Due to work and what not, we decided to have Thanksgiving today instead of Thursday. The meal that is, not the Holiday. (For some reason the government still won't grant me the power to move Holidays as I see fit. ) Being that I actually was getting the opportunity to cook the bird this year, you know I had to smoke it!
I started by mixing up some brine for the bird. Here was the recipe I used.

64 oz Apple Juice
1 cup Sugar
1 cup Kosher Salt
1/4 cup Chicken Dust
1 Lemon (Sliced)
1 Lime (Sliced)
1 Large Yellow Onion (Sliced)
1 Celery Heart
1 Can Lemon Lime Pop (I used Diet Mist)
1 Can Light Beer

Use half the Apple Juice and combine the rest of the ingredients in a large pot and use water to make up a gallon. I then cooked it for 20 minutes.

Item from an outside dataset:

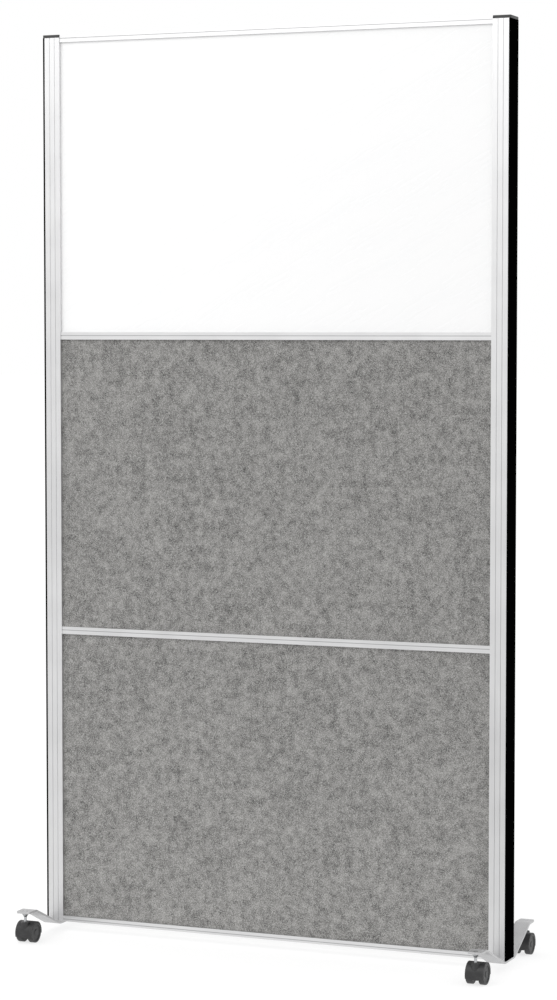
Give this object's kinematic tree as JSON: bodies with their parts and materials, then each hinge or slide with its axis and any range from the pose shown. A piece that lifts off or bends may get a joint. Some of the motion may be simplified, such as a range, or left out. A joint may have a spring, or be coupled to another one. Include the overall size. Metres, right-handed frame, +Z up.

This was then dumped in a bucket, the rest of the apple juice, and enough water was added to make 2 and 1/2 gallons. The bird was then dropped in to soak.

Meanwhile I got the UDS loaded up with charcoal and pecan shells.

After a little 2 hours of soaking, I took the bird out and dried it.

The wings were doing their own thing way too much so, I trussed the bird up.

I sprayed the whole thing down with a light coat of olive oil then came some Chicken Dust and another shot of Olive Oil Spray.

The smoker had just hit about 225 and on went the bird.

After a half an hour, I opened up the vents to kick up the heat. When an hour hit, I Put the turkey in an aluminum pan and then tented it with some foil.

The temp on the drum rose to just over 300. The bird continued to cook for 4 more hours until the breast hit an internal temp of 165. Then off it came.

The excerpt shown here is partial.